There are some problems with that assertion, too, but even without them the effort ran into difficulties. The county didn't have records of Rule 29 dismissals before 2000 (Mason was elected in 1999), so there could be no comparison with his predecessors. In fact, only one other county in Ohio, Lucas County, which includes Toledo, keeps those stats. The PD then expanded its study to include other metropolitan areas with similar criminal caseloads, including New Orleans, Miami, Indianopolis, and others. Only one, Pittsburgh, kept track of Rule 29 dismissals, and then for only a four-year period. There were differences -- judges here threw out 1 in 21 cases, while the rate in Toledo was 1 in 27, and in Pittsburgh in in 45. But the paucity of comparable data makes drawing any valid conclusions impossible. It would be like if you set out to determine the worth of your home, a 4-bedroom colonial, by comparing it to six other four-bedroom colonials on your street, only to wind up making comparisons with a three-bedroom ranch in Las Vegas and a bungalow in a Chicago suburb.
If this had been a purely scientific study, the people conducting it would have given up: without comparison data, there's no way of proving the hypothesis that Bill Mason is any more pr0ne to pursuing meritless cases than any other prosecutor. But it wasn't, and PD reporters hadn't gone to all the trouble of interviewing boatloads of people and checking court records from cities around the country to say, "Well, that didn't work," and chuck the whole thing into some filing cabinet in the basement. And so the story rolled out, with the headline quoted above, and with this lede:
"Bill Mason has repeatedly neglected his No. 1 duty as prosecutor: seek justice for the people of Cuyahoga County."

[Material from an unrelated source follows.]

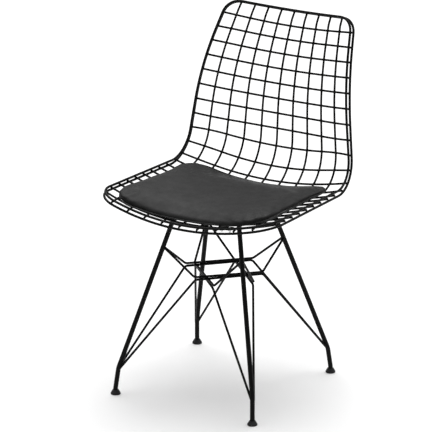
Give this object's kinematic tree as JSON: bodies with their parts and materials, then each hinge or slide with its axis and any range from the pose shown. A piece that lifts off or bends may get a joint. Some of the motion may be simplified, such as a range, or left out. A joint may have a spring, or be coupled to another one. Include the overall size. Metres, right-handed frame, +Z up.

Unfortunately, the story didn't come close to proving that. Aside from the lack of any meaningful comparison, other problems abound, the main one being the hypothesis that a Rule 29 dismissal is evidence that a case shouldn't have been brought in the first place. That doesn't account for times when a case got thrown out because a prosecutor screwed up and forgot to introduce a key piece of evidence, or a witness didn't show up, or did but blew up on the stand. Moreover, that a case is dismissed on a Rule 29 says much more about the judge than it does about the case; the second story in the series, somewhat cluelessly titled "Cuyahoga County judges differ widely in throwing out cases for lack of evidence," contains a nifty little chart for each judge, past and present, and the number of cases they dismissed, where we learn that 90 out of the 364 Rule 29 dismissals, almost 25%, were granted by just three of the 59 judges who sat on the bench during the past ten years. What's more, the 364 Rule 29 dismissals included bench trials. Although the standard for dismissal is the same, since the judge, not a jury, is going to be the finder of fact, it's not surprising that some judges will figure that if they're not going to find the defendant guilty by the close of the State's case, there's not much point in taking up further trial time. That's borne out by the fact that for all but a handful of judges, the rate of Rule 29 dismissals in bench trials was much higher than in jury trials.
That's not to suggest that large chunks of Bill Mason's time are occupied by concern that his office might be prosecuting people who aren't actually guilty. I've seen dumb cases go to trial, but I've seen that in every jurisdiction I've practiced in. I've seen more of it in Cuyahoga County, but then I practice much more here, and there's some selective bias, too: neither prosecutors nor defense attorneys are notably impartial observers on this subject.
That's not to let Mason off the hook. He's the most blatantly political prosecutor I've seen. He recently had to give back over $100,000 in political contributions he'd received from his staff, and woe be to any assistant prosecutor who doesn't show up wearing his white "Bill Mason" t-shirt at the annual holiday parades around here. But live by politics, die by politics: when just about anybody in Cuyahoga County who hadn't flatlined his last EEG had long ago figured out that the county government, and the Democratic party which ran it, was largely corrupt, Mason claimed ignorance. Whatever ambitions he had for higher office ended in August 2008, when the FBI began its investigation into corruption here. Former prosecutors are usually good candidates because they've got a lock on the law and order stuff, but your bona fides there are subject to serious attack if you were the major law enforcement official in the county during the time that the Feds were indicting just about every third official, many of them your political cronies.
So rumor is that we're not going to have Bill Mason to kick around much longer -- his term is up in two years, and he's likely to pack it in -- and there's been some things that he deserved to be kicked for. But the Plain Dealer story? Sorry, I think it's a real weak case.